Epoch 97 |  Accuracy: 100.00%, loss: 1.9158704458028466
Epoch 98 |  Accuracy: 96.55%, loss: 3.013109498701423
Epoch 99 |  Accuracy: 96.55%, loss: 3.70180754169769
Epoch 100 |  Accuracy: 100.00%, loss: 2.1896857628603104

The loss reduces as the model predicts digits more accurately.

def test(X_test, y_test):
    idx = np.random.randint(1,360, size=64)
    X = X_test[idx]
    y = y_test[idx]
    Z1,A1,Z2,A2,Z3,A3 = forward_propagation(X.T, W1_final, b1_final, W2_final, b2_final, W3_final, b3_final)
    print(f"Accuracy: {get_accuracy(get_predictions(A3), y):.3f}")
    return X, y, A3

%matplotlib inline
X, y, A3 = test(X_test, y_test)

rd1 = np.random.randint(0,64)
rd2 = np.random.randint(0,64)
print(X[rd1])
plt.imshow(X[rd1].reshape(8,8), cmap='grey')
true_value = y[rd1]
prediction = np.argmax(A3[:,rd1])
print(f"from the image above the handwritten digit is '{true_value}' and our neural network predicted its '{prediction}'")
# when i do the matrix multiplcation dont forget A3 is a 10 x 64 matrix

Accuracy: 0.953
[ 0.  0.  0. 13. 12.  0.  0.  0.  0.  0.  6. 16.  4.  0.  0.  0.  0.  2.
 16. 10.  0.  0.  0.  0.  0.  5. 16. 10.  0.  0.  0.  0.  0.  8. 15. 15.
  6.  0.  0.  0.  0.  3. 16. 14. 13. 10.  2.  0.  0.  0. 12. 16. 13. 16.
 12.  0.  0.  0.  1. 10. 16. 14.  4.  0.]
from the image above the handwritten digit is '6' and our neural network predicted its '6'

So we can see from our random testing data that we got a 95% accuracy, which is quite alright for a 3 layer Neural Network using the ReLU and softmax activation built with our derived gradients which we used the chain rule to derive that patterns can arise out of chaos, therefore we have sufficiently proved by virtue that our input function which is a grid of pixels which each value follows a non-linear relationship with each other and the target itself that an Artificial Neural Network is a Universal Function approximator.

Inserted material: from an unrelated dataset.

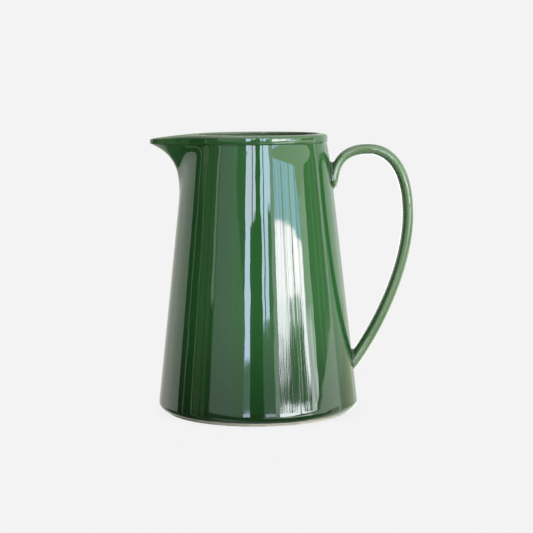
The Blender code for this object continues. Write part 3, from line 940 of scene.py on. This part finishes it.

We want to see a plot of how our loss changes with each iteration for training and testing data

%matplotlib inline

iterations = [i for i in range(len(loss_s))]
plt.Figure(figsize=(50,50))
plt.plot(iterations, loss_s, color='red')
plt.legend()
plt.xlabel('iterations')
plt.ylabel('Mini-batch gradient descent loss')
plt.show()

We can see the amazingly smooth and steady decline when we train all our batches at once per epoch, but note this required more iterations due to the great decrease in the number of samples been optimized per each epoch, But generally this proves for relatively small datasets, Batch gradient descent is the best option

note: we also increases alpha due to the smoother nature of convergence so we are less likely to overshoot with such in place.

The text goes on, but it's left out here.